Is there turbulence ahead for Qantas?
There's no denying Qantas has had a blockbuster run in the post-COVID era of travel.
Qantas Airways finished the 2023 financial year with a record profit, underscoring the airline's impressive recovery from the pandemic era. Underlying profit rose to A$2.47 billion, well ahead of the A$1.86 billion loss just a year ago.
For investors, it seems like Qantas' record profits are set to continue - but some clouds on the horizon are worth keeping an eye on for any investors reluctant to weather turbulence.
Qantas' post-COVID recovery
After years of restricted travel, many are still more than happy to bear the brunt of increased airline costs amid surging demand in order to visit family and friends, attend business engagements or simply go on their first beach holiday in years.
As flight routes warmed back up, seats were limited, and household savings were high, providing Qantas with a rapid boost to their coffers following a difficult few years.
This shift in status ensured that the 'flag carrier of Australia' returned to profitability in the first half of FY23, posting a net profit of AUD$1 billion compared to a loss of AUD$456 million just one year earlier. Naturally, this drew investors flocking back to the company, thanks to plenty of optimism from CEO Alan Joyce and a solid outlook from analysts.
While the advertised allure of comfortable lounges, convenient services and world-class in-flight catering and entertainment may have piqued the interest of post-COVID travellers desperate to hit the tarmac, the reality is quickly catching up to Qantas. Costs are a big factor here.
While an increasing cost of living is yet to lessen the appetite of travellers, it's no secret household budgets are getting tighter, and Joyce's plan to put 'downward pressure' on fares by providing extra flights is yet to truly come to fruition.
Qantas' other big challenge is working to provide the prestige customer service that Joyce has touted during these earnings calls, something that commentators online have been quick to dispute.
ACCC taking notice
It's not just shrinking budgets that may shake things up.

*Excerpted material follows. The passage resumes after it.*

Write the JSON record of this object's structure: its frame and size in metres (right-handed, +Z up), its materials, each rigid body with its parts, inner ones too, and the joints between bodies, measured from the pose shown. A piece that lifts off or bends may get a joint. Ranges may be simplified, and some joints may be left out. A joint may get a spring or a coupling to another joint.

The ACCC is currently considering a complaint regarding unobtainable and untenable fares advertised on-site.
Meanwhile, the company's much-maligned travel credit program (set up as a response to rapid COVID restrictions limiting air travel) has become the target of a class action involving 'hundreds of thousands' of customers, alleging the airline used ticket-holders' funds as "$1 billion in interest-free loans".
Fair competition issues have also arisen, which may not come as a shock - Australians have had this concern for decades.

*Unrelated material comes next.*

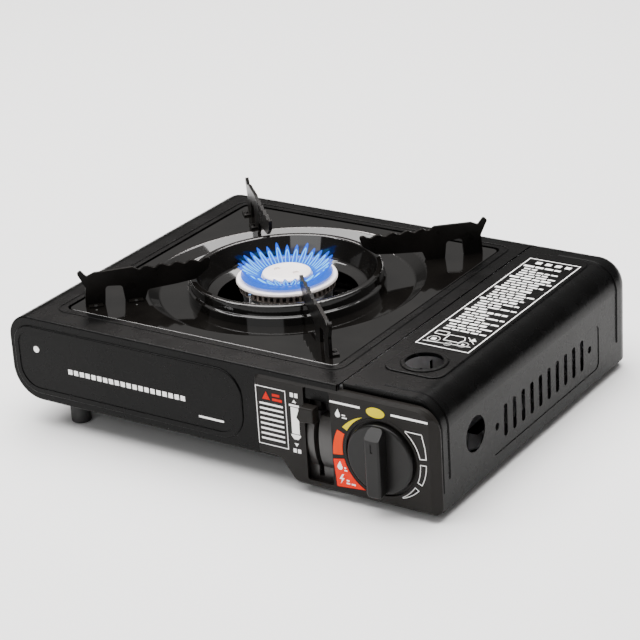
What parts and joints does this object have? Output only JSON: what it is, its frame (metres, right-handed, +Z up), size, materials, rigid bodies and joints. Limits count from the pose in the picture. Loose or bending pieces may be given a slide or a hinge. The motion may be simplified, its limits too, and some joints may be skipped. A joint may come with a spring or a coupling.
{
  "type": "camping stove",
  "caption": "Flat portable gas stove with a round burner on a square enamelled drip plate, toothed pan supports, a hinged cartridge lid and a turning ignition knob.",
  "frame": {"origin": "on the ground, under the middle of the whole stove's box", "axes": "+Z up, -Y towards the knob and the user, +X towards the cartridge side"},
  "size_m": [0.342, 0.286, 0.1078],
  "materials": {
    "satin_black_steel": "satin",
    "black_enamel": "gloss",
    "black_plastic": "matte",
    "knob_plastic": "matte",
    "zinc_steel": "satin",
    "steel_wire": "polished",
    "cast_aluminium": "cast",
    "burner_alloy": "machined",
    "brass": "machined",
    "ceramic": "glazed",
    "black_rubber": "matte",
    "lead_sleeve": "matte"
  },
  "bodies": {
    "root": {"top_shell": "satin_black_steel", "front_panel": "satin_black_steel", "base_pan": "satin_black_steel", "control_fascia": "black_plastic", "lever_shroud": "black_plastic", "igniter_box": "black_plastic", "partition": "zinc_steel", "bay_rear_wall": "zinc_steel", "cartridge_cradle": "zinc_steel", "control_bracket": "zinc_steel", "lever_bracket": "zinc_steel", "burner_bracket": "zinc_steel", "burner_base": "zinc_steel", "burner_stem": "zinc_steel", "heat_plate": "zinc_steel", "base_screws": "zinc_steel", "regulator_screws": "zinc_steel", "lid_hinge_pins": "steel_wire", "lever_pin": "steel_wire", "lever_spring": "steel_wire", "spark_electrode": "steel_wire", "regulator_body": "cast_aluminium", "regulator_cover": "cast_aluminium", "cartridge_socket": "cast_aluminium", "mixing_tube": "cast_aluminium", "burner_cap": "burner_alloy", "burner_hub": "burner_alloy", "burner_slot_ring": "burner_alloy", "gas_pipe": "brass", "injector": "brass", "electrode_insulator": "ceramic", "feet_left": "black_rubber", "feet_right": "black_rubber", "inlet_seal": "black_rubber", "igniter_lead": "lead_sleeve"},
    "lid": {"cartridge_lid": "satin_black_steel"},
    "lever": {"lock_lever": "zinc_steel", "lever_tab": "black_plastic"},
    "carrier": {"cartridge_carrier": "zinc_steel"},
    "knob": {"control_knob": "knob_plastic", "knob_spindle": "steel_wire", "ignition_cam": "black_plastic"},
    "igniter_rod": {"igniter_plunger": "black_plastic"},
    "drip_plate_set": {"drip_plate": "black_enamel", "flame_ring": "black_enamel", "support_rivets": "black_enamel", "pan_support_back_right": "black_enamel", "pan_support_back_left": "black_enamel", "pan_support_front_left": "black_enamel", "pan_support_front_right": "black_enamel"}
  },
  "joints": [
    {"name": "lid_hinge", "type": "hinge", "parent": "root", "child": "lid", "pos_m": [0.1036, 0, 0.078], "axis": [0, -1, 0], "range_deg": [0, 95]},
    {"name": "knob_turn", "type": "hinge", "parent": "root", "child": "knob", "pos_m": [0.13, -0.131, 0.0385], "axis": [0, -1, 0], "range_deg": [0, 145]},
    {"name": "igniter_press", "type": "slide", "parent": "root", "child": "igniter_rod", "axis": [0, 0, 1], "range_m": [0, 0.003]},
    {"name": "lever_swing", "type": "hinge", "parent": "root", "child": "lever", "pos_m": [0.0803, -0.088, 0.038], "axis": [1, 0, 0], "range_deg": [0, 50], "stiffness_Nm_per_rad": 0.04, "springref_deg": -20.05},
    {"name": "carrier_slide", "type": "slide", "parent": "root", "child": "carrier", "axis": [0, -1, 0], "range_m": [0, 0.00839]},
    {"name": "drip_plate_lift", "type": "slide", "parent": "root", "child": "drip_plate_set", "axis": [0, 0, 1], "range_m": [0, 0.06]}
  ],
  "couplings": [
    {"joint": "igniter_press", "follows": "knob_turn", "m_per_rad": 0.0011853},
    {"joint": "carrier_slide", "follows": "lever_swing", "m_per_rad": 0.0096173}
  ]
}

However, in the ACCC's final Airline Competition in Australia report in June, the product of three years of analysis, it determined a lack of effective competition has resulted in higher fares and poorer service, with a strong call for government intervention to incentivise better standards.

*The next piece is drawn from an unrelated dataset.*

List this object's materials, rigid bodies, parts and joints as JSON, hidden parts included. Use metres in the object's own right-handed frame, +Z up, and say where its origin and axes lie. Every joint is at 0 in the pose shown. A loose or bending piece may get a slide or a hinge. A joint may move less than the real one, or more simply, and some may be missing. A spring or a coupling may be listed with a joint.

Investors may also raise an eyebrow at any short-term profits afforded from cost-cutting measures that, according to ground staff, have compromised maintenance protocols, especially after a string of mechanical failures unsettled travellers in January this year.
Friends in high places
Qantas' appetite for corporate advocacy could be a turn-off to customers as well. While Joyce's endorsements of Labor-led causes seem relatively safe, the Federal Government's rejection of Qatar Airways' application to provide more competitive flights to Australia may mar any good intentions.
Some consumers may begin to look towards 'less political' international carriers and budget airlines for their travel options.
The big question is how long will the current surging demand last?
Travellers have been looking to take advantage of the world opening back up and are refusing to give up their holidays. However, discretionary spending is being challenged as the cost of living bites with inflation and interest rates near decade highs.
Qantas, however, clearly believes that demand will continue, ordering 24 new planes to meet demand and saying demand will remain above pre-COVID levels.
Vanessa Hudson to take the helm
A major factor that could alleviate concerns for investors is the knowledge that in November, Alan Joyce will step down as Qantas CEO after exactly 15 years at the helm. A divisive figure at times, Joyce's miracle post-COVID turnaround is often cited as his strongest moment from an investor perspective.
Market watchers will feel reassured in the knowledge that his successor, Vanessa Hudson, Qantas' first-ever female CEO, has been with the business for almost 30 years and was also instrumental in the airline's COVID turnaround. Unions are already cautiously celebrating the changing of the guard following years of extreme tension between airline employees and head office.
Hudson will have her work cut out for her, but if she can bring a more diplomatic approach to worker relations while also improving customer experience and beating away intensifying competitors with more competitive fares, investors will be able to breathe a sigh of relief.
Until then, savvy shareholders will be keeping an eye on the storm clouds that have gathered over the flying kangaroo in the last few months.
A fresh approach to leadership could be just what the airline needs for ongoing success but there are plenty of variables that could stunt Qantas' seemingly bulletproof run.